HONOLULU Magazine and Paradise of the Pacific, chronicling the Islands since 1888.

March 1926: An aerial photograph of Waikiki Beach, as it appeared in 1925. Near the Moana Hotel, the Royal Hawaiian Hotel is under construction for an estimated $2 million (about $21 million in today's dollars). Double tracks of the Honolulu Rapid Transit line Kalakaua Avenue.

"Had the picture been taken in the afternoon, the water in front of the hotels would have been alive with surfboard rides, outrigger canoe parties, swimmers and bathers; and, between four and five o'clock, the avenue would have been a stream of hither-coming automobiles, bearing from the city the host who are beachward or homeward bound," writes Paradise of the Pacific, predecessor to HONOLULU Magazine.

March 1946: With the end of World War II and a surge in demand for sugar, the Hawaiian Sugar Planters' Association tries to recruit more plantation workers through a series of ads, including this one, photo at right, in Paradise of the Pacific.
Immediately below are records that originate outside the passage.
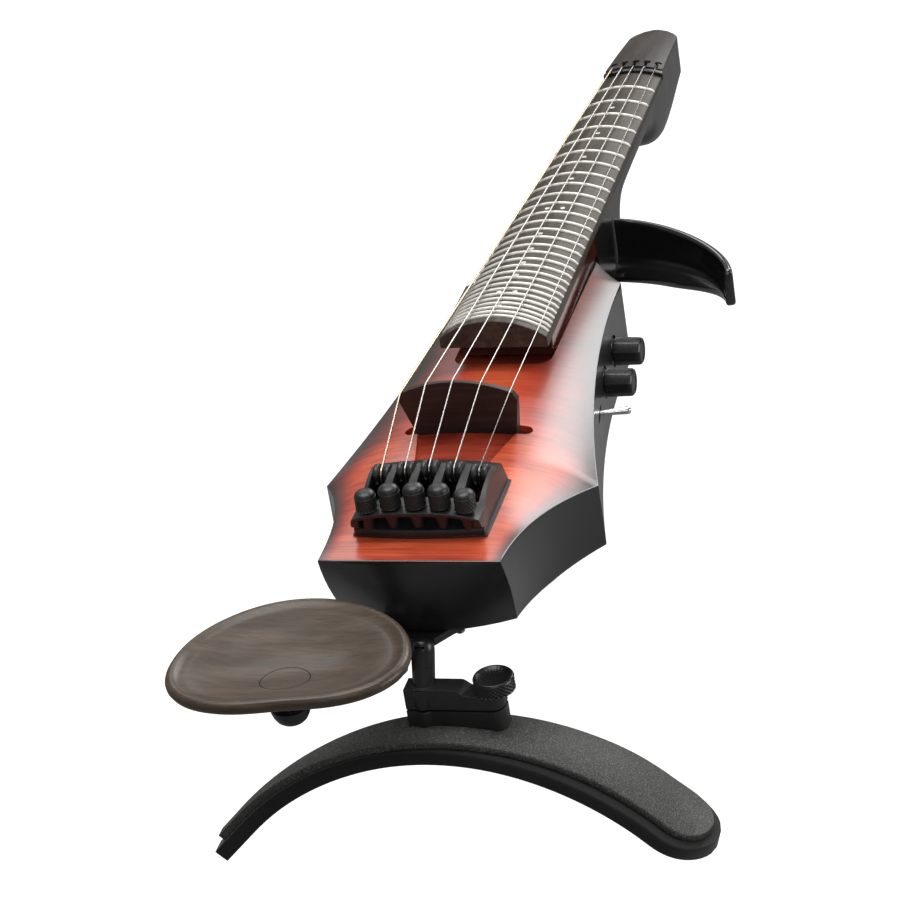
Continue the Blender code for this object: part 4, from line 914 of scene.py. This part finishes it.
def tuner_frame():
    """Housing with a sloped tray and a post under each knob, and the skirt it stands on."""
    half = 24.1
    rings = [frame_ring(half * u / 14, half) for u in range(-14, 15)]
    obj = piece("tuner_body", loft(rings), ANODISED, "violin", ("tuner_frame",), hard=True)
    tray = []
    for k in range(-8, 9):
        x = 21.3 * k / 8
        roof = knob_seat(x) - 1.8
        tray.append([(x, -76.0, 40.1), (x, -66.2, 40.1), (x, -65.4, 39.6), (x, -60.2, 41.7), (x, -59.2, 42.9),
                     (x, -59.0, roof), (x, -76.0, roof)])
    tools, posts = [loft(tray)], []
    for i in range(5):
        x = string_x(i, PITCH_ROLLER)
        bay = [(x - 2.9, -56.2), (x - 2.2, -56.9), (x + 2.2, -56.9), (x + 2.9, -56.2), (x + 3.45, -35.2),
               (x + 2.8, -34.4), (x - 2.8, -34.4), (x - 3.45, -35.2)]
        tools.append(prism(bay, 30.0, 60.0))
        seat = knob_seat(x) - 0.3
        tools.append(lathe([(30.0, 1.7), (seat, 1.7), (seat, 4.3), (60.0, 4.3)], (x, KNOB_Y, 0.0), "Z", 32))
        posts.append(lathe([(39.2, 2.3), (42.5, 2.6), (seat - 1.3, 3.6)], (x, KNOB_Y, 0.0), "Z", 24))
    cut(obj, tools)
    bevel(obj, 0.2, 2, 32)
    piece("tuner_bosses", merge(*posts), ANODISED, "violin")
    foot = piece("tuner_skirt", skirt_shape(half + 0.8), ANODISED, "violin", hard=True)
    cut(foot, [box(-21.8, 21.8, -62.4, -33.0, 30.0, 50.0)] + shaft_bores(30.0, 50.0, 1.7))


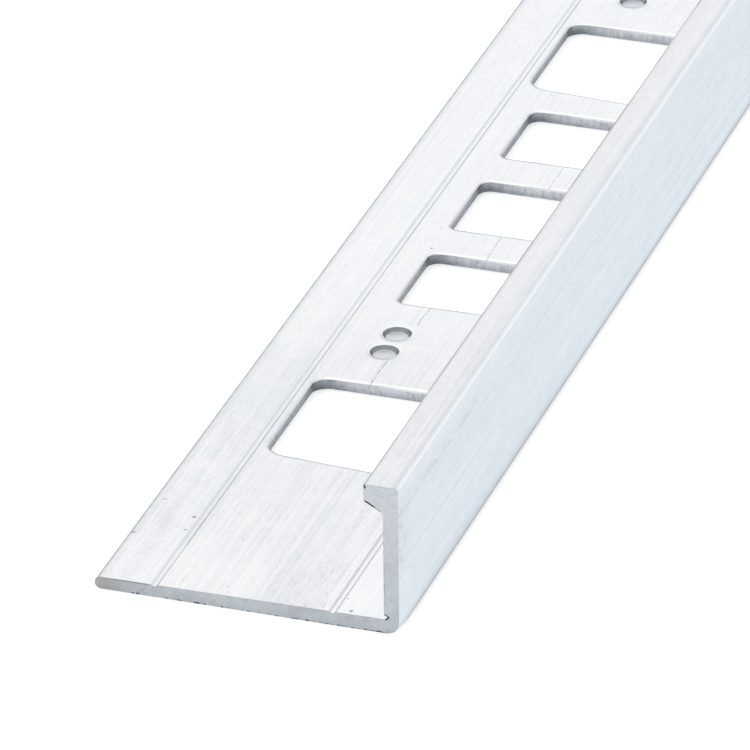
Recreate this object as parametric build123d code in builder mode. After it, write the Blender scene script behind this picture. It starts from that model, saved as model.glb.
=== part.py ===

March 1961: Paradise of the Pacific profiles Sterling Mossman, a popular Waikiki entertainer by night and stern police officer by day. Backed by his Barefoot Bar Gang–which included slack key great Alvin Isaacs Jr.–Honolulu's "high priest of comedy" was known for his offbeat humor. He razzed his audiences, parodied classic songs and told his own version of Hawaiian history. "Another crowd pleaser is his tale of Capt. Cook, discoverer of the Islands, being the main dish at the first lu'au. 'Fortunately,' says Mossman, 'Capt. Cook wasn't very tasty; otherwise, the way Hawaiians eat, there'd be no haoles left.'"
March 1971: "Color is the keynote, and it's been ingeniously used at Denny's Imperial Hawai'i Hotel, one of Honolulu's newest and jazziest," writes HONOLULU. Denny's, the national restaurant chain, had made its first foray into the hotel business with the purchase of the Imperial in 1969. To liven up the interior, the company hired Honolulu architecture firm Johnson & Reese. Among the hotel's additions: Captain Nemo's, photo opposite, a discotheque inspired by 20,000 Leagues Under the Sea. "Psychedelic lights groove to the exuberant beat of bright young combos," HONOLULU reports. "In fact, the lights are tuned in to the amplified instruments to match automatically the rhythm and the mood."

March 1981: HONOLULU Magazine interviews Bob Holden, chairman of the Hawai'i Visitors Bureau, about the previous year's dip in tourists to the Islands. The decrease was small–3.9 million visited in 1980, down 21,000 from 1979–but it was the first such decline since 1949 and a shock to an industry accustomed to rapid growth.

Holden attributed the decrease to national coverage of crimes against tourists, a lack of state funds for advertising and a downturn in the national economy. "1980 was a bad year overall. ...You can't expect to have banner years when the economy of the country is not paralleling that," Holden told the magazine. In 2005, Hawai'i saw a record-setting 7.39 million visitors, 650,506 more than the year prior.